Chris L and his sneeks get the second rose. Now its quite the toss up between Kirk and DroopyDog. Ali alluding to all her relationships moving forward except for one, this seems like it would be bad news for Kirk as he didn’t have a lot of one-on-one time this episode. But, Ali is so confident in her decision that she didn’t even want to have a cocktail party, you would think she would have wanted to talk to Kirk one more time if it was him. I think this is the end for Droopster.

Chris Harrison… “This is the final rose, Gentlemen. Ali, when you’re ready”

Hit Play on the DVR…

Dramatic Music....

Ali stares at the floor…

Kirk… Boom!

Here's some of the footage cut out from the end of Ali and Craig's one-on-one time. I guess he couldn't tell he was in the friend zone.

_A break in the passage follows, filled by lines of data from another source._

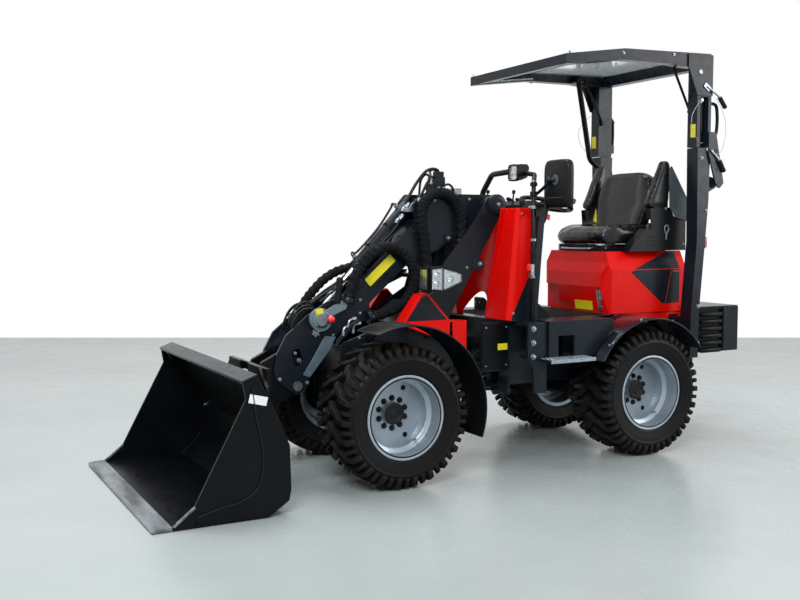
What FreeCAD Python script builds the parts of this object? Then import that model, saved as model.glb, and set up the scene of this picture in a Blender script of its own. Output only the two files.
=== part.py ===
import FreeCAD, Part
import math
import os

from FreeCAD import Vector as V

# Compact articulated wheel loader with a lifting arm, a bucket and a folding
# roll-over frame.  Millimetres; +X forward, +Y left, +Z up, ground at Z = 0.
# Everything is drawn from the ground point below the front axle and moved to
# the middle of the machine's length when it is written.

# ---------------------------------------------------------------- driving sizes
wheelbase = 1450.0            # front axle to rear axle
front_reach = 1181.0          # front axle to the bucket's cutting edge
rear_overhang = 765.0         # rear axle to the back of the counterweight
running_gap = 0.3             # between faces that turn or slide on each other
seat_gap = 0.3                # between a soft or loose piece and what carries it

# wheels
tyre_radius = 330.0           # to the tips of the lugs
tyre_width = 300.0
lug_height = 26.0
lug_count = 16                # per side
lug_width = 44.0
lug_slant = 28.0              # degrees from the axle's direction
track_width = 780.0           # between the tyres' middles
rim_seat_radius = 180.0
rim_flange_radius = 194.0
rim_width = 272.0
rim_wall = 5.0
disc_inset = 142.0            # outer rim face to the wheel disc
disc_thickness = 10.0
bolt_circle = 140.0           # diameter
bolt_holes = 10
bolt_hole_radius = 11.0
hub_radius = 52.0
hub_motor_radius = 118.0
hub_flange = 14.0
hub_face_gap = 0.5
motor_length = 70.0
axle_low = 240.0

# articulation
pivot_x = -520.0              # behind the front axle
pivot_pin_radius = 25.0
lug_plate = 22.0
pivot_low = 345.0
pivot_high = 625.0
pivot_eye_radius = 58.0

# front frame and tower
tower_half_width = 170.0      # outer faces
tower_plate = 12.0
chassis_low = 300.0
chassis_high = 480.0
chassis_front = 150.0
boom_pivot = (-712.0, 1303.0)
boom_pin_radius = 20.0
tower_boss_radius = 52.0

# boom
boom_half_width = 80.0
boom_ear_plate = 14.0
head_plate = 14.0
boom_top = 1355.0             # upper edge of the boom's side plates, arm lowered
hitch_pin = (350.0, 440.0)
hitch_pin_radius = 15.0

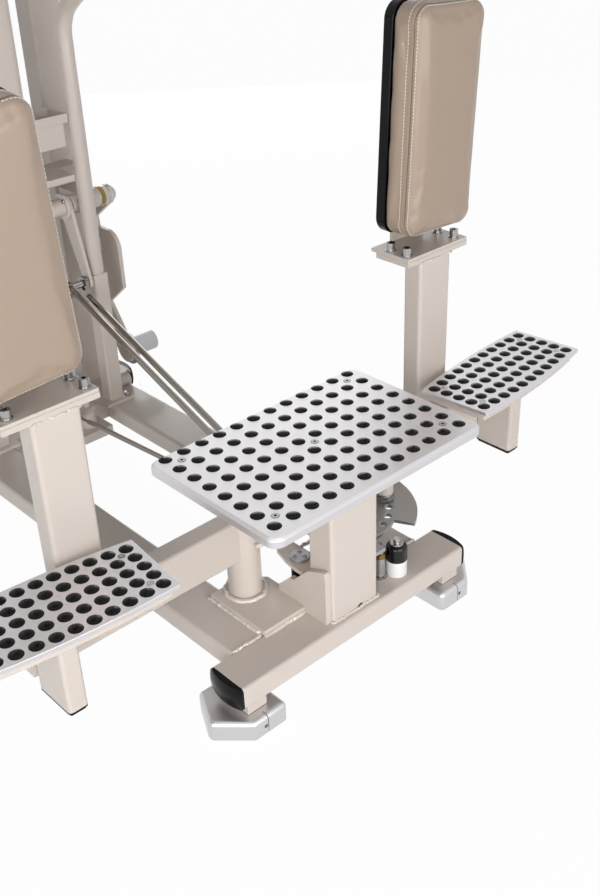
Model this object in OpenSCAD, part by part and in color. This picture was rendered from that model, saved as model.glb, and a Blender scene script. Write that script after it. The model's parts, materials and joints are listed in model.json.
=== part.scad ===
// Standing adductor: a floor frame, two swinging arms and a rocking lever.
// All lengths are in millimetres and all angles in degrees. +Z is up and the user faces +Y.
// Plan positions are measured from the middle of the platform's stud grid.

/* [Part] */
// Sub-part to draw

/* [Floor frame] */
// Half length of the cross tubes
cross_half_length = 284; // [260:1:320]
// Depth of the cross tubes
cross_depth = 85; // [70:1:100]
// Height of the cross tubes
cross_height = 47; // [40:1:60]
// Front face of the front cross tube
cross_front_y = -112; // [-130:1:-100]
// Underside of the cross tubes above the floor
cross_floor_gap = 59; // [50:1:80]
// Front face of the rear cross tube
rear_cross_y = 1010; // [960:1:1060]
// Width of each base beam
beam_width = 103; // [80:1:120]
// Inner face of each base beam
beam_inner_x = 137; // [120:1:150]
// Height of the base beams
beam_height = 45; // [35:1:50]
// Wall of the tubes
tube_wall = 3; // [2:0.5:5]
// Corner radius of the tubes
tube_corner = 7; // [3:0.5:12]
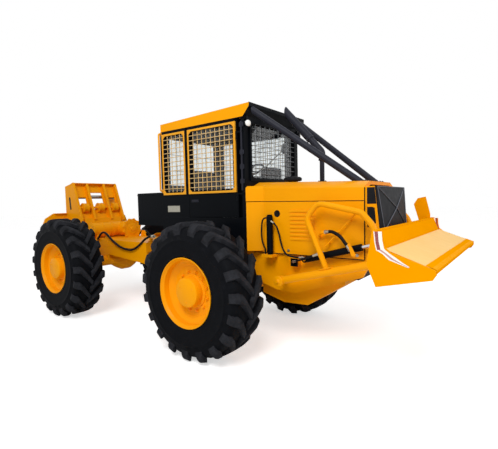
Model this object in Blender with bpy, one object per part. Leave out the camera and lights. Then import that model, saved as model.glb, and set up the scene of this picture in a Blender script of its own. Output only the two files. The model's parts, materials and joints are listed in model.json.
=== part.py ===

Chris Harrison's Tweet from 3 hours ago...

"If you miss the 1st part of the Bachelorette tonight, you'll have no idea what the world is talking about tomorrow. Yes, the world!" @chrisbharrison

I can't wait to see the show tonight.

Here's my wishlist for what Chris is talking about:

1) Krazey Kasey is coming back...and getting a rose.
2) Someone insults Ali's deceased grandmother.
3) Ali withdraws from the competition and recently-single Vienna steps in.
4) Frank admits that he is actually gay (this may actually happen).
5) Rated R gets kicked off for fighting, but Ali forces the producers to let him stay.
6) Wes comes back and sings "Love Don't Come Easy."
7) Chris Harrison admits that he has been having an affair with Ali or Rozlyn.
8) Kasey comes back (Did I already mention that?)

Friday, June 25, 2010

The Bachelor Pad's All Star Lineup

If you did not know, the Bachelor/ette has a spinoff arriving this August: The Bachelor Pad. If the run down of Bachelor/ettes from previous seasons doesn't excite you, you should no longer read or follow this blog.

We have Tenley, Gia and Crazy Eyes back!  We have Weatherman, Canadian Craig and Casual Michael Phelps back! We'll have favorites Juan and David back!  Even "Love Don't Come Easy" Wes is on board.

Epic.

Monday, June 21, 2010

The Bachelorette Tries to "Be Normal"

Iceland

The show started off this week in surprisingly-charming Iceland. I should know this by now though since Iceland is the pretty one and Greenland is the ugly one, right? A little geographical play on words. Iceland also lends itself to corny quotes:

"No one dreams of going to Iceland to find love."
"We're going to get Iceland-ed up."
"Iceland is the perfect place to show her my tattoo."

This was also the time in Iceland of the volcano eruption. Ali says it's an exciting time to be in Iceland. Thank you Captain Obvious.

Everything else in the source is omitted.